In case we didn't already suspect from the surname Rodriguez, Susan is Latina, helpfully hinted at in her paragraph of description which separately includes references to her "dark beauty", "dark, straight hair", "dark skin of her forehead", and "dark eyes".  So, there's those things.  Let's just bask in the discomfort of exotification and the immediate sexualisation of the only woman of colour.  Dresden made have mulled Murphy's legs and had uncomfortable highschool-cheerleader fantasies about Monica, but Susan Rodriguez shows up and suddenly we're one misstep away from this becoming the swimsuit issue.

Rodriguez is a reporter for the Chicago Arcane, a tabloid magazine that occasionally catches the real thing (like the Unseelie Incursion of 1994, when Milwaukee quietly disappeared for two hours), and she's figured out he's a real wizard.
She was the one who had fainted after we'd soulgazed.
Her feminine vulnerability thus established, she immediately sets about using her spicy Latina sex appeal to try to drag a comment out of Dresden on the murders.
"Just a hint," she pressed. "A word of comment. Something shared between two people who are very attracted to one another."
Dresden is of course too cool to be so easily swayed, at least on the outside, but regardless of how hot she is, Dresden knows that the hottest thing about her is the way society has ingrained her with the conviction that she can and will never be pretty enough:
One of the things that appealed to me about her was that even though she used her charm and femininity relentlessly in pursuit of her stories, she had no concept of just how attractive she really was--I had seen that when I looked within her last year. 
"Harry Dresden," she said, "you are a thoroughly maddening man." Her eyes narrowed a bit further. "You didn't look down my blouse even once, did you," she accused.
Dresden remarks sarcastically on his incorruptible purity, She laughs, and he takes the opportunity to check out her awesome boobs, because HE IS A MAN AFTER ALL.


This scene is stupid and I'm not going to provide more details on it than I have to.  Dresden refuses to answer her questions even when she turns it into a cute 'yes or no' game and then uses that to 'trick' him into agreeing to get dinner with her Saturday night at a nice restaurant.
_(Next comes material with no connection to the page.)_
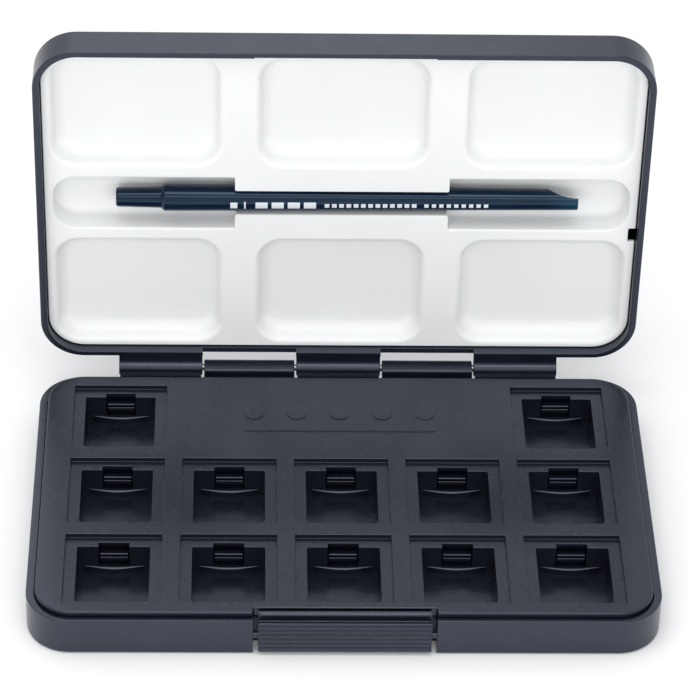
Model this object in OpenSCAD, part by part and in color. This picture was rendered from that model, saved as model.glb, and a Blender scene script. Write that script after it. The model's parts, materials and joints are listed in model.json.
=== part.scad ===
// Pocket watercolour box: twelve half-pan wells, a lid on a pin hinge, a lift-out palette
// and a pocket brush. Millimetres, +Z up, origin on the table under the middle of the base.
// The lid and everything in it are drawn shut and then swung open about the hinge pin.

/* [Case] */
// Width of the case, left to right
case_w = 155; // [154:0.5:165]
// Depth of the case, front to back, without the hinge
case_d = 94.5; // [94.5:0.5:104]
// Radius of the case's upright corners
corner_r = 11; // [10:0.5:11.5]
// Height of the base
base_h = 10.6; // [10.4:0.1:12]
// Height of the lid
lid_h = 10.9; // [10.9:0.1:12]
// Angle that the lid is swung open by, 0 is shut
lid_open = 90; // [0:5:90]
// Rounding of the base's bottom edge
bottom_round = 0.8; // [0.5:0.1:1.2]
// Rounding of the lid's top edge
lid_round = 2; // [1:0.1:2.2]

/* [Walls] */
// Thickness of the base's floor
base_floor = 1.5; // [1.2:0.1:1.5]
// Thickness of the base's side walls
base_side_wall = 2.1; // [1.8:0.1:2.1]
// Thickness of the base's front wall
base_front_wall = 1.5; // [1.4:0.1:1.5]
// Thickness of the base's back wall
base_back_wall = 1.4; // [1.2:0.1:1.4]
// Thickness of the lid's side walls
lid_side_wall = 1.75; // [1.4:0.05:1.75]
// Thickness of the lid's front wall
lid_front_wall = 1.5; // [1.45:0.05:1.5]
// Thickness of the lid's back wall
lid_back_wall = 1.3; // [1.1:0.05:1.3]
// Thickness of the lid's top
lid_top = 1.2; // [1:0.05:1.2]

/* [Pan tray] */
// Distance between neighbouring wells, left to right
pitch_x = 28.3; // [27.5:0.1:28.6]
// Distance between neighbouring wells, front to back
pitch_y = 29.4; // [29:0.1:29.6]
// Width of a well's shallow recess
recess_w = 23.8; // [22:0.1:24]
// Length of a well's shallow recess
recess_d = 25; // [24.6:0.1:25.4]
// Depth of a well's shallow recess
recess_depth = 1.3; // [1:0.1:1.4]
// Width of the hole that holds a half pan
hole_w = 17.9; // [17.5:0.1:18.5]
// Ledge behind the hole
ledge_back = 3.3; // [3.2:0.1:3.4]
// Ledge in front of the hole
ledge_front = 1.6; // [1.4:0.1:1.8]
// Height of the tray's raised lip above the base's rim
lip_h = 1.4; // [1.2:0.1:1.5]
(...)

I kinda loved Ender's Game and Shadow the first times I read them, even if I brim with scorn now.  Eye of the World had a few charms, sort of like a clueless old man telling mostly-harmless stories of his youth but unable to stop calling women 'skirts'.  I already hate Dresden so much I'm honestly not sure I can get all the way through this book this time.  Already I look back fondly on a mere month ago, when I thought things were actually going to happen in this book and I hadn't gotten to know our insufferable protagonist yet.  Updates as the hatred evolves.

Dresden bemoans the ease with which she 'tricked' him into this date.  (Just not going is apparently not an issue.  Why?  Is a wizard's word literally his bond?  Did she enthrall him while he wasn't paying attention?  DOES SHE HAVE A MIND-CONTROL SIGIL IN HER CLEAVAGE?!)
"Why did I say yes?" 
Mac shrugged. 
"She's pretty," I said. "Smart. Sexy." 
"Ungh." 
"Any red-blooded man would have done the same thing." 
"Hngh," Mac snorted. 
"Well. Maybe not you." 
Mac smiled a bit, mollified.
I'm going to act like this is confirmation that Mac is ace or gay, although I presume it's actually supposed to mean that he just makes better decisions because he's too smart to get tangled up with those tricksy girlfolk.  Dresden mulls how he's going to fit this date into his schedule, and whether he should account for the possibility of naked fun times afterwards.  He is seriously concerned.  After all, he's never done well with dating:
I mean, a lot of teenage guys fail in their first relationships. 
Not many of them murder the girl involved.
Faith and fucking begorrah.  Not only is Butcher giving us a dead woman in Dresden's past to make him sad, not only did she die violently, but he is the one who killed her and you know that means that it was a tragic accident for which he blames himself and it will be the responsibility of other people to explain that Dresden shouldn't feel guilty for killing his girlfriend.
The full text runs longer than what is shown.